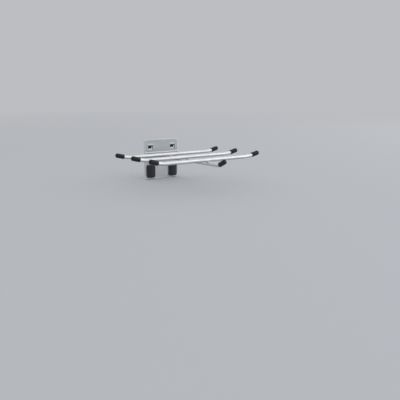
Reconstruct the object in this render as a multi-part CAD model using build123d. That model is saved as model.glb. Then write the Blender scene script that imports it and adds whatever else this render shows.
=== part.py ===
from build123d import *
from math import cos, pi, radians, sin, tan
import os

# Pegboard tool holder. A sheet steel back plate hooks into square panel holes, one
# outward arm carries three cross bars welded on its top, every wire end wears a moulded
# cap, and two push in plastic locks keep the plate from being lifted off the panel.
# The origin is the middle of the plate's rear face, which lies on the panel's face.
# X runs right along the panel, Y runs into the panel, Z runs up. Lengths are millimetres.

# Panel that the holder is made for
PANEL_PITCH = 38.0
PANEL_HOLE = 10.0
PANEL_SHEET = 1.5

# Back plate
PLATE_SIDE_MARGIN = 10.0
PLATE_HEIGHT = 60.0
PLATE_SHEET = 2.0
PLATE_TOP_CORNER = 0.8
PLATE_BOTTOM_CORNER = 5.0
PLATE_EDGE_ROUND = 0.4
HOOK_HEIGHT = 24.0

# Hook tabs, cut on three sides out of the plate and bent back through the panel
WINDOW_WIDTH = 8.0
WINDOW_HEIGHT = 8.0
TAB_SIDE_RELIEF = 0.3
TAB_BEND_INSIDE = 0.5
TAB_PANEL_GAP = 0.2

# Bead pressed outwards across the plate, which stiffens it above the arm
BEAD_HEIGHT = 9.7
BEAD_HALF_SPAN = 2.2
BEAD_PROUD = 1.8
BEAD_GROOVE_HALF_SPAN = 1.3
BEAD_GROOVE_DEPTH = 1.0

# Arm
ARM_DIAMETER = 5.0
ARM_ROOT_HEIGHT = 3.7
ARM_RISE_ANGLE = 2.04
ARM_PAST_FRONT_BAR = 23.8
ARM_BEND_RADIUS = 9.0
ARM_TIP_ANGLE = 27.0

# Cross bars
BAR_DIAMETER = 5.0
REAR_BAR_DISTANCE = 27.2
BAR_PITCH = 49.0
BAR_HALF_STRAIGHT = 63.0
BAR_BEND_RADIUS = 50.0
BAR_TIP_ANGLE = 13.6
BAR_NAMES = ("rear", "middle", "front")

# End caps
CAP_WALL = 0.8
CAP_LENGTH = 12.5
CAP_END_WALL = 1.6
CAP_END_ROUND = 2.4
CAP_MOUTH_BREAK = 0.3
WIRE_END_BREAK = 0.5

# Welds
WELD_SET_DOWN = 0.3
BAR_WELD_RADIUS = 2.8
ROOT_WELD_LEG = 1.3
ROOT_WELD_RIM = 0.2

# Push in locks
LOCK_FACE_WIDTH = 14.4
LOCK_FACE_HEIGHT = 19.8
LOCK_FACE_CORNER = 3.6
LOCK_FACE_THICKNESS = 3.6
LOCK_FACE_CROWN = 2.2
LOCK_FACE_ROUND = 0.8
LOCK_FACE_ABOVE_SHANK = 0.9
LOCK_SHANK = 9.6
LOCK_SHANK_CORNER = 1.3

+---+

- Aim of the exercise -
Search the data for the word "that" and copy each line where it appears.

- Answer to the exercise -
Reconstruct the object in this render as a multi-part CAD model using build123d. That model is saved as model.glb. Then write the Blender scene script that imports it and adds whatever else this render shows.
# Panel that the holder is made for